- Problem
Print each line of the listing once more, precisely as given.
----------------
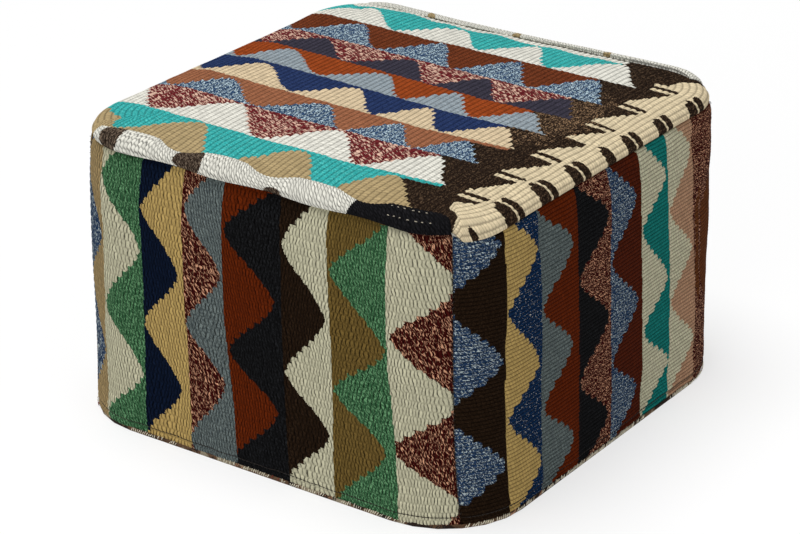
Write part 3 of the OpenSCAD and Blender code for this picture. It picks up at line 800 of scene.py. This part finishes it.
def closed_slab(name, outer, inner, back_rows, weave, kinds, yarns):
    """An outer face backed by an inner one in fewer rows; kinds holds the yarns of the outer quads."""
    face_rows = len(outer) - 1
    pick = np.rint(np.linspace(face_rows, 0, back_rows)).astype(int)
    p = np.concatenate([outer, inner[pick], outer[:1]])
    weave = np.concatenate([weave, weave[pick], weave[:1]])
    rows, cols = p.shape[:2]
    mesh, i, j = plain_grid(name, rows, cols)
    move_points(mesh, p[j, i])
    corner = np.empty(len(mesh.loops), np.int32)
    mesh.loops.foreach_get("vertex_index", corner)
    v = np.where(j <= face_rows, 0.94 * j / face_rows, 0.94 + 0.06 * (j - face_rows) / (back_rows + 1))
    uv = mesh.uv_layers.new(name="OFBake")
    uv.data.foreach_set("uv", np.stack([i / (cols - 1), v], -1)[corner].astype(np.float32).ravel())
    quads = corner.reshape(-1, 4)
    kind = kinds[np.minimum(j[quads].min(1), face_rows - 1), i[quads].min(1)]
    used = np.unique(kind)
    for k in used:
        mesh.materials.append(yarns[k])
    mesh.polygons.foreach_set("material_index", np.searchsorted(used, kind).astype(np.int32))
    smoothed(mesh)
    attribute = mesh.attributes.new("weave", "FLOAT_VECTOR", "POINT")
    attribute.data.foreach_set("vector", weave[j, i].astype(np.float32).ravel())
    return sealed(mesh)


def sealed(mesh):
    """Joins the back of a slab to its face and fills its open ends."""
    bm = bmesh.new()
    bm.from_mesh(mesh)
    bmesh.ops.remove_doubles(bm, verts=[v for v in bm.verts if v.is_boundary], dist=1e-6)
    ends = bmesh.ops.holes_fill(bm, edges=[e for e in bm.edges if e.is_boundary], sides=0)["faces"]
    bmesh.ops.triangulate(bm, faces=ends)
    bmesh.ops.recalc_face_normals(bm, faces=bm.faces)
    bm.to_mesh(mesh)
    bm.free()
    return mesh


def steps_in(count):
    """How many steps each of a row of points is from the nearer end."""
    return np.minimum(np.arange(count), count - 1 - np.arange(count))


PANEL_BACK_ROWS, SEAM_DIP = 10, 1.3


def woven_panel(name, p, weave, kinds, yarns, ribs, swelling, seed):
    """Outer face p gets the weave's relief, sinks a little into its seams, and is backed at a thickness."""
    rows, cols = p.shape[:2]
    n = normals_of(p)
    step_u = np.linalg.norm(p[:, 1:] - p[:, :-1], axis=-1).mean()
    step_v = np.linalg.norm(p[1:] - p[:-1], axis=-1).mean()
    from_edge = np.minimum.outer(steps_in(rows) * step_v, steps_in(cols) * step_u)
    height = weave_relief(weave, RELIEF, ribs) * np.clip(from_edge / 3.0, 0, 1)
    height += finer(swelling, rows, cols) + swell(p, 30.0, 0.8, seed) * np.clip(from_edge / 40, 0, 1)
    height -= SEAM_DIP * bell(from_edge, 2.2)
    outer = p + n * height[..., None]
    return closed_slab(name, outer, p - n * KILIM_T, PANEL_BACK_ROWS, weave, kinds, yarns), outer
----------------
- Expected answer
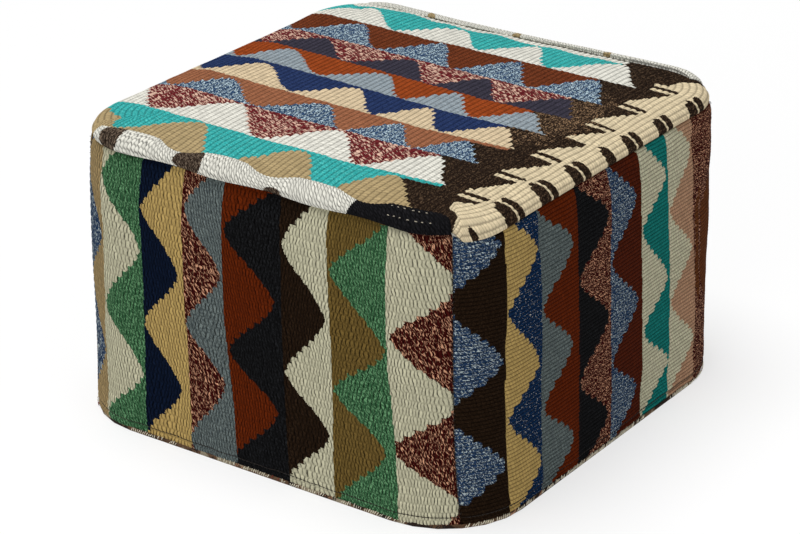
Write part 3 of the OpenSCAD and Blender code for this picture. It picks up at line 800 of scene.py. This part finishes it.
def closed_slab(name, outer, inner, back_rows, weave, kinds, yarns):
    """An outer face backed by an inner one in fewer rows; kinds holds the yarns of the outer quads."""
    face_rows = len(outer) - 1
    pick = np.rint(np.linspace(face_rows, 0, back_rows)).astype(int)
    p = np.concatenate([outer, inner[pick], outer[:1]])
    weave = np.concatenate([weave, weave[pick], weave[:1]])
    rows, cols = p.shape[:2]
    mesh, i, j = plain_grid(name, rows, cols)
    move_points(mesh, p[j, i])
    corner = np.empty(len(mesh.loops), np.int32)
    mesh.loops.foreach_get("vertex_index", corner)
    v = np.where(j <= face_rows, 0.94 * j / face_rows, 0.94 + 0.06 * (j - face_rows) / (back_rows + 1))
    uv = mesh.uv_layers.new(name="OFBake")
    uv.data.foreach_set("uv", np.stack([i / (cols - 1), v], -1)[corner].astype(np.float32).ravel())
    quads = corner.reshape(-1, 4)
    kind = kinds[np.minimum(j[quads].min(1), face_rows - 1), i[quads].min(1)]
    used = np.unique(kind)
    for k in used:
        mesh.materials.append(yarns[k])
    mesh.polygons.foreach_set("material_index", np.searchsorted(used, kind).astype(np.int32))
    smoothed(mesh)
    attribute = mesh.attributes.new("weave", "FLOAT_VECTOR", "POINT")
    attribute.data.foreach_set("vector", weave[j, i].astype(np.float32).ravel())
    return sealed(mesh)


def sealed(mesh):
    """Joins the back of a slab to its face and fills its open ends."""
    bm = bmesh.new()
    bm.from_mesh(mesh)
    bmesh.ops.remove_doubles(bm, verts=[v for v in bm.verts if v.is_boundary], dist=1e-6)
    ends = bmesh.ops.holes_fill(bm, edges=[e for e in bm.edges if e.is_boundary], sides=0)["faces"]
    bmesh.ops.triangulate(bm, faces=ends)
    bmesh.ops.recalc_face_normals(bm, faces=bm.faces)
    bm.to_mesh(mesh)
    bm.free()
    return mesh


def steps_in(count):
    """How many steps each of a row of points is from the nearer end."""
    return np.minimum(np.arange(count), count - 1 - np.arange(count))


PANEL_BACK_ROWS, SEAM_DIP = 10, 1.3


def woven_panel(name, p, weave, kinds, yarns, ribs, swelling, seed):
    """Outer face p gets the weave's relief, sinks a little into its seams, and is backed at a thickness."""
    rows, cols = p.shape[:2]
    n = normals_of(p)
    step_u = np.linalg.norm(p[:, 1:] - p[:, :-1], axis=-1).mean()
    step_v = np.linalg.norm(p[1:] - p[:-1], axis=-1).mean()
    from_edge = np.minimum.outer(steps_in(rows) * step_v, steps_in(cols) * step_u)
    height = weave_relief(weave, RELIEF, ribs) * np.clip(from_edge / 3.0, 0, 1)
    height += finer(swelling, rows, cols) + swell(p, 30.0, 0.8, seed) * np.clip(from_edge / 40, 0, 1)
    height -= SEAM_DIP * bell(from_edge, 2.2)
    outer = p + n * height[..., None]
    return closed_slab(name, outer, p - n * KILIM_T, PANEL_BACK_ROWS, weave, kinds, yarns), outer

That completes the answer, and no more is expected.